Osborn filed a civil lawsuit in a Kentucky state court against Haley, her supervisor, and her employer, alleging that Haley tortiously interfered with her employment relationship and conspired to cause her wrongful discharge. Osborn specifically charged that Haley's action were in retaliation for her filing the Department of Labor complaint. The U.S. Attorney promptly invoked the Westfall Act. He certified on behalf of the Attorney General that Haley was acting within the scope of his employment at the time of the conduct alleged in Osborn's complaint. As is customary in Westfall Act proceedings, the certification did not state reasons for this determination. Having made the certification, Haley was dismissed from the lawsuit, the United States was substituted as the defendant, and the United States removed (transferred) the case to the U.S. District Court for Western Kentucky. The United States then moved to dismiss Osborn's case on the ground that she had not exhausted her administrative remedies under the FTCA.
Osborn challenged the substitution and the motion to dismiss. She contended that Haley's actions were outside the scope of his employment, which negated Westfall Act immunity. The U.S. district court sided with Osborn because the United States had denied there had been any communication between Haley and Osborn's supervisor involving Osborn's dismissal. The judge reasoned that the government had to admit to the event central to the proof of Osborn's claim. Based on this reasoning the court declared the Westfall Act certification invalid and sent the case back to state court. The Sixth Circuit Court of Appeals reversed this decision, concluding that a Westfall Act certification is conclusive for establishing the scope of employment needed for removal to federal court. In addition, a district court must resolve the factual dispute over scope of employment at trial.
The Supreme Court, in a 7-2 decision, upheld the Sixth Circuit. Justice Ruth Bader Ginsburg, writing for the majority, first disposed of two jurisdictional issues. The district court's order rejecting certification and substitution was a reviewable final decision and the appeals court had jurisdiction to review this order. One federal statute forbade appellate review of Westfall Act decisions, yet Ginsburg found that the district court had no authority to send a certified case back to the state court. It made no sense to bar review of an improper decision. Therefore, the Court allowed appellate review in this "extraordinary case in which Congress ordered the intercourt shuttle to travel just one way-from state to federal court."

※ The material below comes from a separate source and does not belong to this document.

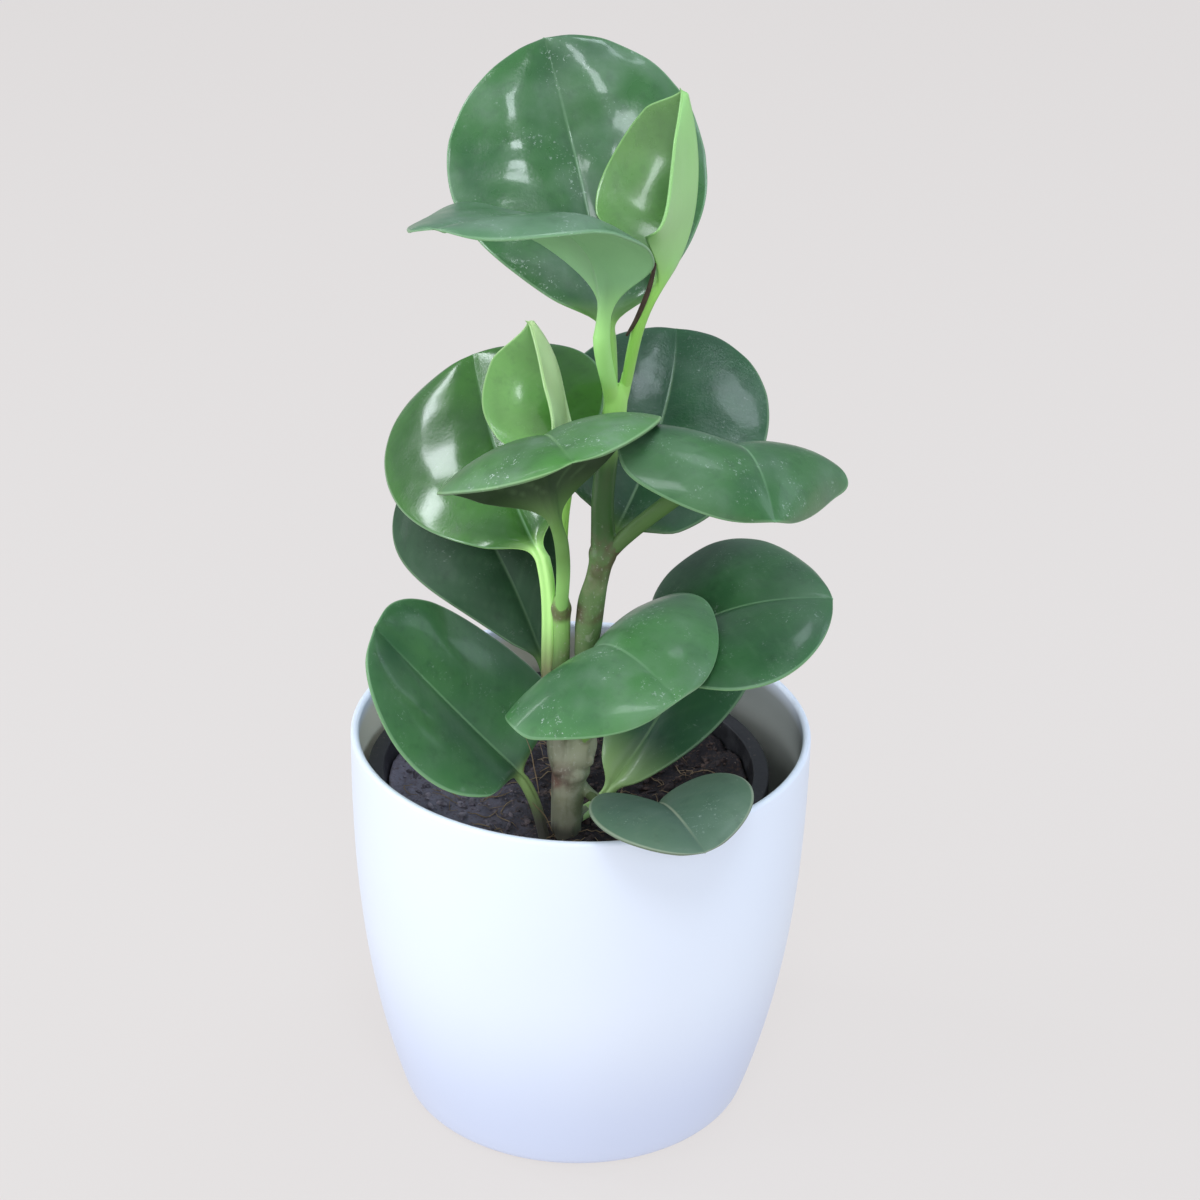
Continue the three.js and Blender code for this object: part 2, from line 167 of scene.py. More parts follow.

Turning to the substantive issues, Justice Ginsburg examined whether the U.S. Attorney validly certified that Haley was acting within the scope of his employment at the time of the conduct alleged in the complaint. Two Courts of Appeals had held Westfall Act certification was improper if the government denied the occurrence of the alleged injury-causing action. Several other courts sided with the Sixth Circuit's reasoning. Justice Ginsburg concluded that certification is proper even when the government determines that the action or episode never occurred. The term "scope of employment" encompassed "an employee on duty at the time and place of an 'incident' alleged in a complaint who denies that the incident occurred." To find otherwise would strip a federal employee of immunity "not by what the court finds, but by what the complaint alleges." Justice Ginsburg pointed out the absurdity of thinking Congress would have intended to protect a guilty employee but desert innocent ones.
Finally, Justice Ginsburg stated that the core purpose of the Westfall Act was to relieve employees from "the cost and effort of defending the lawsuit, and to place those burdens on the Government's shoulders." Therefore, immunity issues must be decided at the earliest opportunity.
Justice Antonin Scalia, in a dissenting opinion joined by Justice Clarence Thomas, argued that the statute barring appellate review of Westfall Act certification decisions should have been honored, even if the decision was erroneous.